Dietz believes VanMoof crucially failed to consider the whole customer journey, “To go global, fast, while D2C-only, without initially considering how their products could be serviced in the markets they serve was an enormous failure. In the e-bike business, you always have to consider the after-sales aspect, build regional service networks, and keep the whole customer journey in mind, until the very end.”
Prabin Joel Jones, Founder and CEO of Mayten, a management and tech consulting firm, tells Zag Daily, “It takes a lot of courage to build a hardware company in Europe. Though it is sad to see VanMoof perish, they’ve built a massive global brand and a product that challenged the status quo which is the existing bike supply chain. We need more such brave experiments in Europe and I hope at least some of the VanMoof employees would move on to create more hardware companies.”
If any ex-employees do go on to build their own companies, they have a lot to learn from the failures of VanMoof.
Its initiatives to establish retail and service partnerships came on too late leading to challenges due to a lack of wider regional service coverage. Without this, the bikes were virtually unrepairable unless near a VanMoof retail store with extremely limited customisation.
Industry insiders reflect that companies should rather prioritise making their product standards compatible and utilising established e-Ingredient brands.
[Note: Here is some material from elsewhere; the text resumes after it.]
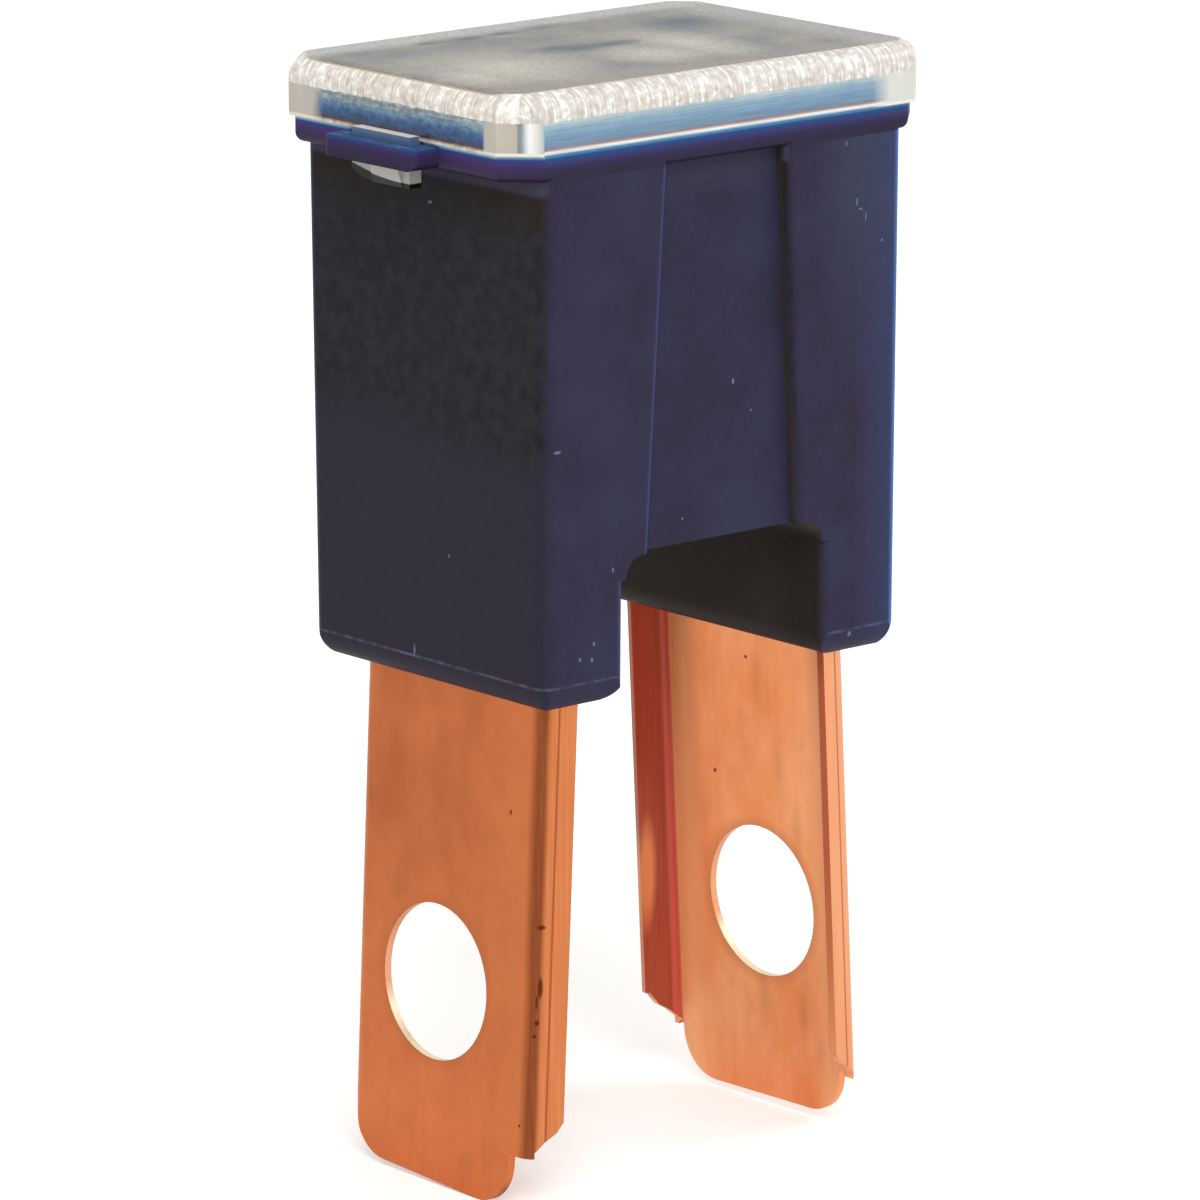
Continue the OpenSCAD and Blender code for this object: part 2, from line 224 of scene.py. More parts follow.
@dataclass(frozen=True)
class Mark:
    """A small mark: its middle and its half sizes along X, Y and Z, in millimetres."""

    place: Point
    reach: Point


@dataclass
class Coordinates:
    """Places on the part in millimetres, ready for patterns."""

    tree: Tree
    millimetres: Socket = field(init=False)
    parts: Node = field(init=False)
    facing: Node = field(init=False)

    def __post_init__(self) -> None:
        """Adds the nodes that read the place and the way the surface faces."""
        source = add(self.tree, "ShaderNodeTexCoord")
        links = {0: source.outputs["Object"], "Scale": 1 / MM}
        self.millimetres = add(self.tree, VECTOR, links, operation="SCALE").outputs[0]
        self.parts = add(self.tree, "ShaderNodeSeparateXYZ", {0: self.millimetres})
        self.facing = add(self.tree, "ShaderNodeSeparateXYZ", {0: source.outputs["Normal"]})

    def along(self, axis: Axis) -> Socket:
        """Gives the place along one axis, in millimetres."""
        return self.parts.outputs[axis.value]

    def away(self, axis: Axis) -> Socket:
        """Gives the distance from the middle along one axis, in millimetres."""
        return grey(self.tree, "ABSOLUTE", self.along(axis))

    def faces(self, axis: Axis) -> Socket:
        """Gives how far the surface faces along one axis, from minus one to one."""
        return self.facing.outputs[axis.value]

    def flat_to(self, axis: Axis) -> Socket:
        """Gives how far the surface faces along one axis either way, from nought to one."""
        return grey(self.tree, "ABSOLUTE", self.faces(axis))

    def outward(self, axis: Axis) -> Socket:
        """Gives a positive value where the surface faces away from the middle along one axis."""
        return grey(self.tree, "MULTIPLY", self.faces(axis), self.along(axis))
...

By doing so, they can ensure that their bikes are repairable through existing retailers and service providers, while also enabling DIY repairs and versatility.
Competitors of VanMoof have been closely observing the unfolding story. Cowboy has built an app so that VanMoof users can maintain their unique digital key, while Dance is offering VanMoof customers a discount on its service. As the e-bike market continues to mature, it’s leading to an inevitable consolidation and there is no shortage of other manufacturers ready to seize this opportunity.